• **Material**:
>>>
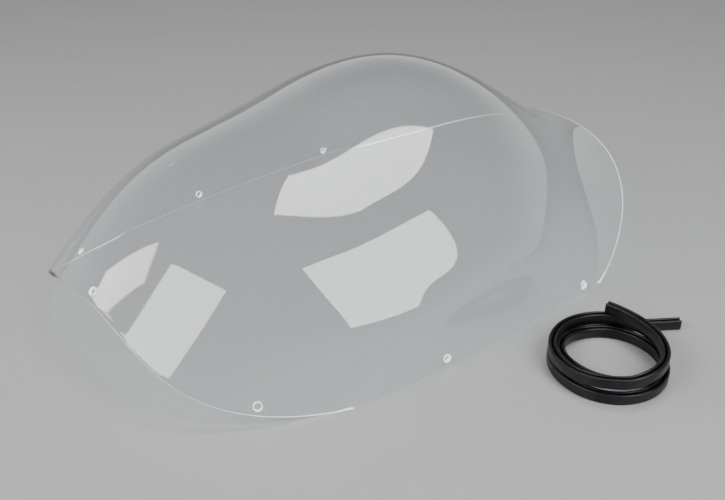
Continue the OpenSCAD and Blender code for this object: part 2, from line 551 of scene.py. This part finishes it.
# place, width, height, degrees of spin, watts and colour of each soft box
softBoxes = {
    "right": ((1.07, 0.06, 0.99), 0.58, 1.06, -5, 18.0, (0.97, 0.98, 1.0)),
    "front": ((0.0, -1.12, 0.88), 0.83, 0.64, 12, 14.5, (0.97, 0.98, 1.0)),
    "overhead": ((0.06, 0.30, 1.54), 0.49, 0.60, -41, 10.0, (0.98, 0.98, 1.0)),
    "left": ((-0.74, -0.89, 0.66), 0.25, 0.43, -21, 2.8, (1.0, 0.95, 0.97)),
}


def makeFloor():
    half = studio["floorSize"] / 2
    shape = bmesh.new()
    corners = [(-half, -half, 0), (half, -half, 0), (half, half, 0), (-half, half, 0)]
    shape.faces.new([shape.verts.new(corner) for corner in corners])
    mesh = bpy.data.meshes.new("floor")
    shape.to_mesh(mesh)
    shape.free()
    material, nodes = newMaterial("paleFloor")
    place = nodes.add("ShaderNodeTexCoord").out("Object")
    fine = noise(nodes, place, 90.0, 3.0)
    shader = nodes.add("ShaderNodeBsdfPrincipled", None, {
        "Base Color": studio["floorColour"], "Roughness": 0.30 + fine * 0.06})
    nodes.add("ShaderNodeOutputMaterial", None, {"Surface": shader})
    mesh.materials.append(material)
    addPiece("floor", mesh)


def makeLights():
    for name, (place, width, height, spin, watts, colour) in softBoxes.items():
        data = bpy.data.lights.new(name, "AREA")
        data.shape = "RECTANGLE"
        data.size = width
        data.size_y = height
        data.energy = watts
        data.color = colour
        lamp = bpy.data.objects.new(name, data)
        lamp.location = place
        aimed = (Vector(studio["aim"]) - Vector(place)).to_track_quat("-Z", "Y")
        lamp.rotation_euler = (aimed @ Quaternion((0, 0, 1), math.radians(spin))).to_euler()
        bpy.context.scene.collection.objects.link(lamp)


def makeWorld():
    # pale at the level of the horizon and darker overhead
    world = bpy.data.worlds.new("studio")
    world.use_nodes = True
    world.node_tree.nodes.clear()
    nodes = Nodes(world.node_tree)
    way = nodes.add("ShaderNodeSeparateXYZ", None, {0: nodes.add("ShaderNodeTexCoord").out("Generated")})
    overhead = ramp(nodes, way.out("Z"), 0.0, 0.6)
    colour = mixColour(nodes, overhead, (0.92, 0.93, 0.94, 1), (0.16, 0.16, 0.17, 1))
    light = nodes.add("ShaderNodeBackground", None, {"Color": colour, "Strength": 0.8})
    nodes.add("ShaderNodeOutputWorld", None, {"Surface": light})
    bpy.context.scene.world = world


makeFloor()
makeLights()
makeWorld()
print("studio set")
<<<
• **Exercise brief**:
Copy every line exactly. Leave nothing out.

• **Written response**:
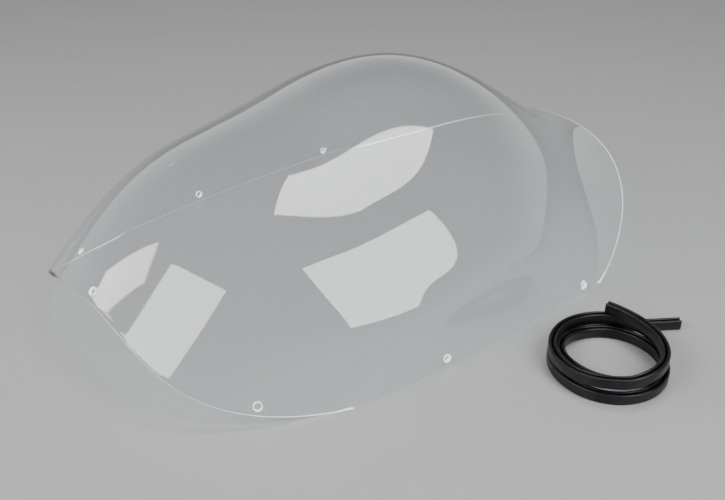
Continue the OpenSCAD and Blender code for this object: part 2, from line 551 of scene.py. This part finishes it.
# place, width, height, degrees of spin, watts and colour of each soft box
softBoxes = {
    "right": ((1.07, 0.06, 0.99), 0.58, 1.06, -5, 18.0, (0.97, 0.98, 1.0)),
    "front": ((0.0, -1.12, 0.88), 0.83, 0.64, 12, 14.5, (0.97, 0.98, 1.0)),
    "overhead": ((0.06, 0.30, 1.54), 0.49, 0.60, -41, 10.0, (0.98, 0.98, 1.0)),
    "left": ((-0.74, -0.89, 0.66), 0.25, 0.43, -21, 2.8, (1.0, 0.95, 0.97)),
}


def makeFloor():
    half = studio["floorSize"] / 2
    shape = bmesh.new()
    corners = [(-half, -half, 0), (half, -half, 0), (half, half, 0), (-half, half, 0)]
    shape.faces.new([shape.verts.new(corner) for corner in corners])
    mesh = bpy.data.meshes.new("floor")
    shape.to_mesh(mesh)
    shape.free()
    material, nodes = newMaterial("paleFloor")
    place = nodes.add("ShaderNodeTexCoord").out("Object")
    fine = noise(nodes, place, 90.0, 3.0)
    shader = nodes.add("ShaderNodeBsdfPrincipled", None, {
        "Base Color": studio["floorColour"], "Roughness": 0.30 + fine * 0.06})
    nodes.add("ShaderNodeOutputMaterial", None, {"Surface": shader})
    mesh.materials.append(material)
    addPiece("floor", mesh)


def makeLights():
    for name, (place, width, height, spin, watts, colour) in softBoxes.items():
        data = bpy.data.lights.new(name, "AREA")
        data.shape = "RECTANGLE"
        data.size = width
        data.size_y = height
        data.energy = watts
        data.color = colour
        lamp = bpy.data.objects.new(name, data)
        lamp.location = place
        aimed = (Vector(studio["aim"]) - Vector(place)).to_track_quat("-Z", "Y")
        lamp.rotation_euler = (aimed @ Quaternion((0, 0, 1), math.radians(spin))).to_euler()
        bpy.context.scene.collection.objects.link(lamp)


def makeWorld():
    # pale at the level of the horizon and darker overhead
    world = bpy.data.worlds.new("studio")
    world.use_nodes = True
    world.node_tree.nodes.clear()
    nodes = Nodes(world.node_tree)
    way = nodes.add("ShaderNodeSeparateXYZ", None, {0: nodes.add("ShaderNodeTexCoord").out("Generated")})
    overhead = ramp(nodes, way.out("Z"), 0.0, 0.6)
    colour = mixColour(nodes, overhead, (0.92, 0.93, 0.94, 1), (0.16, 0.16, 0.17, 1))
    light = nodes.add("ShaderNodeBackground", None, {"Color": colour, "Strength": 0.8})
    nodes.add("ShaderNodeOutputWorld", None, {"Surface": light})
    bpy.context.scene.world = world


makeFloor()
makeLights()
makeWorld()
print("studio set")